Collaborative Learning in the Neighbourhood: Reflections on NCAD’s Dublin 8 Neighbourhood Residency
The National College of Art and Design (NCAD) and Create invite you to Collaborative Learning in the Neighbourhood: Reflections on NCAD’s Dublin 8 Neighbourhood Residency.
Image credit: Photo by Killian Jones, from Letters to the Bond project by NCAD student Steph Saidha and Robert Emmet CDP.
date
8th June 2022
time
10.30am - 1pm
venue
Harry Clarke Lecture Theatre, NCAD, 100 Thomas St, Usher's Quay, Dublin 8
tickets
book your place
Since its inception in 2020, NCAD’s Dublin 8 Neighbourhood Residency programme offers Undergraduate Fine Art students an in-depth learning experience of the richness of community-based collaborative arts practice. Immersed in the local neighbourhood of the college and hosted by a network of community organisations including Rialto Youth Project, The Bridge Project and Robert Emmet CDP, as well as Create, the residency supports students to develop their ideas and practices in context and in partnership with others.

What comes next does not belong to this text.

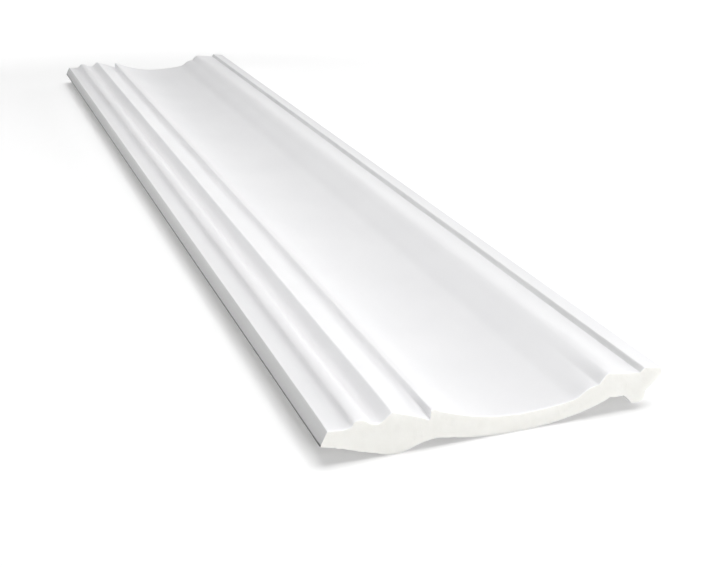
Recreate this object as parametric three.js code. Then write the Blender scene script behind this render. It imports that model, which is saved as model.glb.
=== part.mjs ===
// A length of foam cornice moulding, lying on its back with the decorated face up.
// Millimetres, +Z up. X runs across the face from the thick beaded edge to the thin lip,
// Y runs along the piece, and the origin is under the middle of the piece, on the floor.

import * as THREE from 'three';

// The piece as a whole. Every profile point is [across from the thick edge, height].
const LENGTH = 750;
const WIDTH = 150;
const CURVE_STEPS = 14;

// Thick edge: a leaning face, then a narrow flat fillet
const EDGE_BOTTOM = 8.8;
const EDGE_TOP = 15.2;
const EDGE_LEAN = 3;
const FILLET_END = [8.6, 14.5];

// Hollow quarter curve up to the bead, and the bead that rolls off into a valley
const CAVETTO_CORNER = [12.4, 14.3];
const BEAD_NOSE = [13.2, 16.7];
const BEAD_SHOULDER = [13.6, 17.5];
const BEAD_CREST = [15.6, 17.5];
const BEAD_RUN_OUT = [20, 17.5];
const VALLEY_RUN_IN = [19.4, 14.9];
const VALLEY = [23.4, 14.9];

// Riser out of the valley, and the broad strip that slopes down to the cove's step
const RISER_CORNER = [25.3, 14.9];
const STRIP_HIGH = [29.1, 18.5];
const STRIP_LOW = [45.1, 12.4];
const STRIP_SWELL = 0.5;

// A narrow crest along the step, then the cove: two parabolas that meet at its deepest line
const CREST_LEFT = [45.4, 16.7];
const CREST_RIGHT = [47.2, 16.6];
const COVE_START = [48.8, 15.65];
const COVE_DEEPEST = [85, 7.8];
const COVE_END = [107.5, 9.5];

// Ogee up from the cove to a small ledge, a soft riser, and the flat strip by the lip
const COVE_RUN_OUT = [113, 10.4];
const LEDGE_RUN_IN = [112.6, 14.2];
const LEDGE = [119.8, 14.6];
const SHOULDER_FOOT = [121.6, 16.7];
const SHOULDER_CORNER = [123, 18.9];
const SHOULDER_TOP = [124.4, 18.9];
const FLAT_END = [139.1, 16.9];

// Raised lip on the thin side
const LIP_START = [140.8, 18.9];
const LIP_END = [149.6, 17.7];
const LIP_BOTTOM = [150, 14];

// Back of the lip, and the small foot under it with its drip notch
const CHAMFER_END = [142.6, 7.9];
const HEEL_TOP = [142.3, 4.6];
const HEEL_BOTTOM = [140.6, 2.7];
const TOE = [136, 3.4];
const NOTCH_CORNER = [134.1, 6.6];
const NOTCH_TOP = [131.4, 7.2];
const HOLLOW_CREST = [125.8, 7.5];
const HOLLOW_RUN_OUT = [116, 3.4];

// Back of the cove: a belly that touches the floor, and the hollow between belly and foot
const BELLY_RUN_IN = [103, 0];
const BELLY = [82, 0];
const BELLY_RUN_OUT = [65.5, 0];
const BACK_CREST = [49.5, 3.6];
const CREST_RUN_OUT = [39.5, 3.6];
const FOOT_RUN_IN = [37, 0];
const FOOT_RIGHT = [31.6, 0];
const FOOT_LEFT = [29.2, 0];

// Serrated gluing face, from the foot up to the thick edge
const SERRATION_START = [27.3, 0.3];
const TOOTH_STEPS = 5;
const TOOTH_PITCH = 4.15;
const TOOTH_DEPTH = 0.5;
const TOOTH_STEP_RUN = 0.35;

const place = ([across, height]) => [across - WIDTH / 2, height];

function lineTo(shape, ...points) {
  for (const point of points) {
    shape.lineTo(...place(point));
  }
}

// A parabolic stretch; the control point is where the tangents at its two ends meet.
// An ogee has two of them: where it runs out of its start, and where it runs in to its end.
function curveTo(shape, control, end) {
  shape.quadraticCurveTo(...place(control), ...place(end));
}

function ogeeTo(shape, firstControl, secondControl, end) {
  shape.bezierCurveTo(...place(firstControl), ...place(secondControl), ...place(end));
}

function drawThickEdge(shape) {
  shape.moveTo(...place([0, EDGE_BOTTOM]));
  lineTo(shape, [EDGE_LEAN, EDGE_TOP], FILLET_END);
}

function drawBeadAndStrip(shape) {
  curveTo(shape, CAVETTO_CORNER, BEAD_NOSE);
  curveTo(shape, BEAD_SHOULDER, BEAD_CREST);
  ogeeTo(shape, BEAD_RUN_OUT, VALLEY_RUN_IN, VALLEY);
  curveTo(shape, RISER_CORNER, STRIP_HIGH);
  const middle = [(STRIP_HIGH[0] + STRIP_LOW[0]) / 2, (STRIP_HIGH[1] + STRIP_LOW[1]) / 2 + STRIP_SWELL];
  curveTo(shape, middle, STRIP_LOW);
}

function drawCove(shape) {
  lineTo(shape, CREST_LEFT, CREST_RIGHT, COVE_START);
  curveTo(shape, [(COVE_START[0] + COVE_DEEPEST[0]) / 2, COVE_DEEPEST[1]], COVE_DEEPEST);
  curveTo(shape, [(COVE_DEEPEST[0] + COVE_END[0]) / 2, COVE_DEEPEST[1]], COVE_END);
}

function drawShoulderAndLip(shape) {
  ogeeTo(shape, COVE_RUN_OUT, LEDGE_RUN_IN, LEDGE);
  lineTo(shape, SHOULDER_FOOT);
  curveTo(shape, SHOULDER_CORNER, SHOULDER_TOP);
  lineTo(shape, FLAT_END, LIP_START, LIP_END, LIP_BOTTOM);
}

function drawBack(shape) {
  lineTo(shape, CHAMFER_END, HEEL_TOP, HEEL_BOTTOM, TOE);
  curveTo(shape, NOTCH_CORNER, NOTCH_TOP);
  lineTo(shape, HOLLOW_CREST);
  ogeeTo(shape, HOLLOW_RUN_OUT, BELLY_RUN_IN, BELLY);
  curveTo(shape, BELLY_RUN_OUT, BACK_CREST);
  ogeeTo(shape, CREST_RUN_OUT, FOOT_RUN_IN, FOOT_RIGHT);
  lineTo(shape, FOOT_LEFT, SERRATION_START);
}

// Saw teeth: each one rises gently and ends in a short steep step
function drawSerratedFace(shape) {
  const rise = EDGE_BOTTOM - SERRATION_START[1] - TOOTH_STEPS * TOOTH_DEPTH;
  const run = SERRATION_START[0] - TOOTH_STEPS * TOOTH_STEP_RUN;
  const slope = rise / run;
  let [across, height] = SERRATION_START;
  for (let tooth = 0; tooth < TOOTH_STEPS; tooth++) {
    const landRun = TOOTH_PITCH - TOOTH_STEP_RUN;
    across -= landRun;
    height += landRun * slope;
    lineTo(shape, [across, height]);
    across -= TOOTH_STEP_RUN;
    height += TOOTH_DEPTH;
    lineTo(shape, [across, height]);
  }
}

function drawProfile() {
  const shape = new THREE.Shape();
  drawThickEdge(shape);
  drawBeadAndStrip(shape);
  drawCove(shape);
  drawShoulderAndLip(shape);
  drawBack(shape);
  drawSerratedFace(shape);
  shape.closePath();
  return shape;
}

function buildMoulding() {
  const geometry = new THREE.ExtrudeGeometry(drawProfile(), {
    depth: LENGTH,
    curveSegments: CURVE_STEPS,
    bevelEnabled: false,
  });
  geometry.rotateX(Math.PI / 2);
  geometry.translate(0, LENGTH / 2, 0);
  const whiteFoam = new THREE.MeshStandardMaterial({ color: 0xf4f4f2, roughness: 0.45, metalness: 0 });
  const mesh = new THREE.Mesh(geometry, whiteFoam);
  mesh.name = 'cornice_moulding';
  return mesh;
}

const group = new THREE.Group();
group.add(buildMoulding());

export default group;
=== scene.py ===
# A length of white foam cornice moulding, lying on a pale studio floor with its decorated face up.
# The moulding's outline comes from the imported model, so the looks follow the CAD. Sizes are in metres.

import math

import bpy
import numpy as np
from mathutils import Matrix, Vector
from mathutils.geometry import delaunay_2d_cdt


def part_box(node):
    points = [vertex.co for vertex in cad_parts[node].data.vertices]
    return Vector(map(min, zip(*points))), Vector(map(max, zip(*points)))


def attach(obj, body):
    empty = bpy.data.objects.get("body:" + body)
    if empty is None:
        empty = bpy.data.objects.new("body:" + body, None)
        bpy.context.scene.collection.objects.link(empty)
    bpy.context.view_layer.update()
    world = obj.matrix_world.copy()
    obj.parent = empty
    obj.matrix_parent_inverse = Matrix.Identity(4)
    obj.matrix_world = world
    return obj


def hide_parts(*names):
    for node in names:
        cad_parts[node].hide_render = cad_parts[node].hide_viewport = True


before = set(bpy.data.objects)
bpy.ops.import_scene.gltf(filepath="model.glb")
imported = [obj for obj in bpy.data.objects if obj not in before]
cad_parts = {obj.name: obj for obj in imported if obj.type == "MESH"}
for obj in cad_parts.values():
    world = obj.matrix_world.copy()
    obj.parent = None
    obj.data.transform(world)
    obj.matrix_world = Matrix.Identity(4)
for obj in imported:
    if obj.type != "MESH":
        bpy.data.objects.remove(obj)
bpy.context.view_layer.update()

MM = 0.001
SEED = 11

# Places across the face are measured from the thick edge, and heights from the floor
HALF_WIDTH = 75.0 * MM

# How finely the outline is read, and how far apart its points may be
FINE_STEP = 0.12 * MM
LONGEST_STEP = 1.7 * MM
TURN_PER_POINT = math.radians(7)
CROWD_BLUR = 4 * FINE_STEP
PLACE_DECIMALS = 7
SAME_PLACE = 10**-PLACE_DECIMALS
TINY = 1e-12

# The small rounds of the arrises: in the gluing face's teeth, and everywhere else
ROUND_CRISP = 0.14 * MM
ROUND_PLAIN = 0.34 * MM
TEETH_TOP = 9.0 * MM
TEETH_WIDTH = 28.5 * MM

# Along the length the coat softens some members: the place across, how far that reaches, how round it is.
# The run is how soon that sets in from a sawn end, and the power keeps the first millimetres crisp.
SOFT_MEMBERS = {
    "bead": (14.0 * MM, 2.4 * MM, 0.7 * MM),
    "step by the cove": (46.0 * MM, 4.8 * MM, 2.9 * MM),
    "ledge and shoulder": (118.5 * MM, 9.5 * MM, 3.7 * MM),
}
SOFT_RUN = 15.0 * MM
SOFT_POWER = 1.5
SHARE_BLUR = 0.8 * MM

# Next to the saw cut the members near the thick edge are pressed down: how far, how soon, how wide
PRESS_DEPTH = 0.5 * MM
PRESS_RUN = 5.0 * MM
PRESS_WIDTH = 46.0 * MM

# The decorated face runs from the top of the thick edge's side to the bottom of the lip
FACE_LEFT = (2.9 * MM, 15.2 * MM)
FACE_RIGHT = (150.0 * MM, 14.0 * MM)

# The thick edge's side: how far it leans in, where it starts, where the painted contact shadow on its
# bottom arris ends (full, then faded out), where its painted shade is lightest
SIDE_WIDTH = 3.2 * MM
SIDE_BOTTOM = 8.0 * MM
CONTACT_SHADOW_FULL = 9.5 * MM
CONTACT_SHADOW_END = 9.95 * MM
SIDE_TOP = 15.0 * MM

# The riser by the lip lies between these places, and the coat turns greyer towards the lip between the next
# two
GROOVE_START = 138.9 * MM
GROOVE_END = 141.0 * MM
LIP_GREY_START = 140.0 * MM
LIP_GREY_END = 149.0 * MM

# Material slots
COAT_SLOT, BACK_SLOT, SAWN_SLOT, SIDE_SLOT, GROOVE_SLOT = range(5)

# Sections along the length: close together at the sawn ends, then even
END_SECTIONS = (0.0, 0.15 * MM, 0.45 * MM, 1.0 * MM, 1.8 * MM, 3.2 * MM, 5.5 * MM, 9.0 * MM)
SECTION_STEP = 6.0 * MM

# Faces that meet at more than this angle show a sharp edge; inward directions are averaged over this reach
SHARP_ANGLE = math.radians(38)
NORMAL_REACH = 1.0 * MM

# Shallow waves of a moulded length: wavelength along it, and the turn across its width in radians
WAVES = ((0.41, 9.0), (0.23, -14.0), (0.097, 21.0))
WAVE_DEPTH = 0.1 * MM

# Small dents, a little longer than they are wide, then the chips and the small round on the sawn ends' rims
DENT_COUNT = 70
DENT_DEPTH = (0.05 * MM, 0.22 * MM)
DENT_REACH = (1.2 * MM, 3.5 * MM)
DENT_STRETCH = 1.6
CHIP_COUNT = 26
CHIP_DEPTH = (0.08 * MM, 0.3 * MM)
CHIP_REACH = (0.6 * MM, 1.7 * MM)
RIM_ROUND = 0.12 * MM

# Sawn end faces: a jittered grid of points, a grain of roughness and ripples, and torn pits
GRID_STEP = 0.85 * MM
GRID_JITTER = 0.3
GRID_MARGIN = 0.4 * MM
GRAIN_DEPTH = 0.07 * MM
ROUGH_SHARE = 0.6
RIPPLE_SHARE = 0.2
RIPPLE_LENGTHS = (6.1 * MM, 2.7 * MM)
PIT_COUNT = 150
PIT_DEPTH = (0.03 * MM, 0.14 * MM)
PIT_REACH = (0.5 * MM, 1.3 * MM)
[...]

This event brings together NCAD students and staff, along with local community workers, youth workers, artists and educators to critically reflect upon shared experiences and consider the challenges and potential of collaborative arts practice in the neighbourhood.
Title: Collaborative Learning in the Neighbourhood: Reflections on NCAD’s Dublin 8 Neighbourhood Residency
This event will feature inputs from NCAD students Patsy Tyrell, Aaron Sunderland Carey and Steph Saidha; Martin Drury, Independent Practitioner and Adviser; Dannielle Mc Kenna, Project Manager of Rialto Youth Project; Sheena Barrett, Curator of the LAB Gallery and Assistant Arts Officer Dublin City Council; Austin Campbell, Executive Director of Robert Emmet Community Development Project; Fiona Whelan, Coordinator of D8 Neighbourhood Residency, NCAD; and Ailbhe Murphy, Director of Create.
Fiona Whelan is a Dublin-based artist, writer and lecturer at NCAD where she coordinates the Dublin 8 Neighbourhood Residency. Her arts practice is committed to exploring and responding to systemic power relations and inequalities, through long-term collaborations with diverse individuals, groups and organisations.
Martin Drury is currently writing a history of the relationship between the State, the arts and young people. Over a forty year career encompassing practice, project-management and policy-making, his roles have included: Director of TEAM TIE company; founding Director of The Ark; Director of Strategic Development, at the Arts Council; and freelance theatre director of 20+ productions.
Dannielle Mc Kenna is the Project Manager of Rialto Youth Project, which is a community based youth project based in the heart of Rialto, Dublin 8. The mission of the youth project is to respond to the needs of young people who are most at risk due to inequality.
Sheena Barrett is an Assistant Arts Officer with Dublin City Council and Curator of the LAB Gallery, a critical platform for emerging arts practice in Ireland.
Austin Campbell is the Executive Director of Robert Emmet Community Development Project, an organisation based in South West Inner City Dublin that provides a wide array of programmes to best serve local community members. Austin believes providing people with means to genuinely participate in deliberative processes related to them is the most sustainable way to build fairer, safer and more enjoyable communities and feels very lucky that he gets to do what he loves every day.
Ailbhe Murphy is an artist and Director of Create, where she is responsible for core programming and strategic and organisational development and partnerships, nationally and internationally. She holds a BA in Fine Art from the National College of Art and Design and she was awarded her doctorate from the University of Ulster in 2011.
Patsy Tyrrell is a student of Fine Art, Sculpture and Expanded Practice at NCAD. Her work is tethered in the point of contact between her embodied experience and the surrounding landscape. Her socially engaged art practice continues along this thread. She works with young women exploring their embodied experiences in public spaces specifically in relation to gender based violence.
Aaron Sunderland Carey is a Fine Art Media student at NCAD. As an artist, he is interested in class, identity, masculinity and young men’s lived experiences. The roots of his practice are in the working class reality of Dublin.
Steph Saidha is a Fine Art Media student at NCAD. Her current project Letters To The Bond (a collaboration with Robert Emmet CDP), captures children’s insights into the Oliver Bond flat complex in advance of major regeneration. By documenting details large and small through photography and personal letters, this project highlights a powerful and intimate relationship between the children and their local area.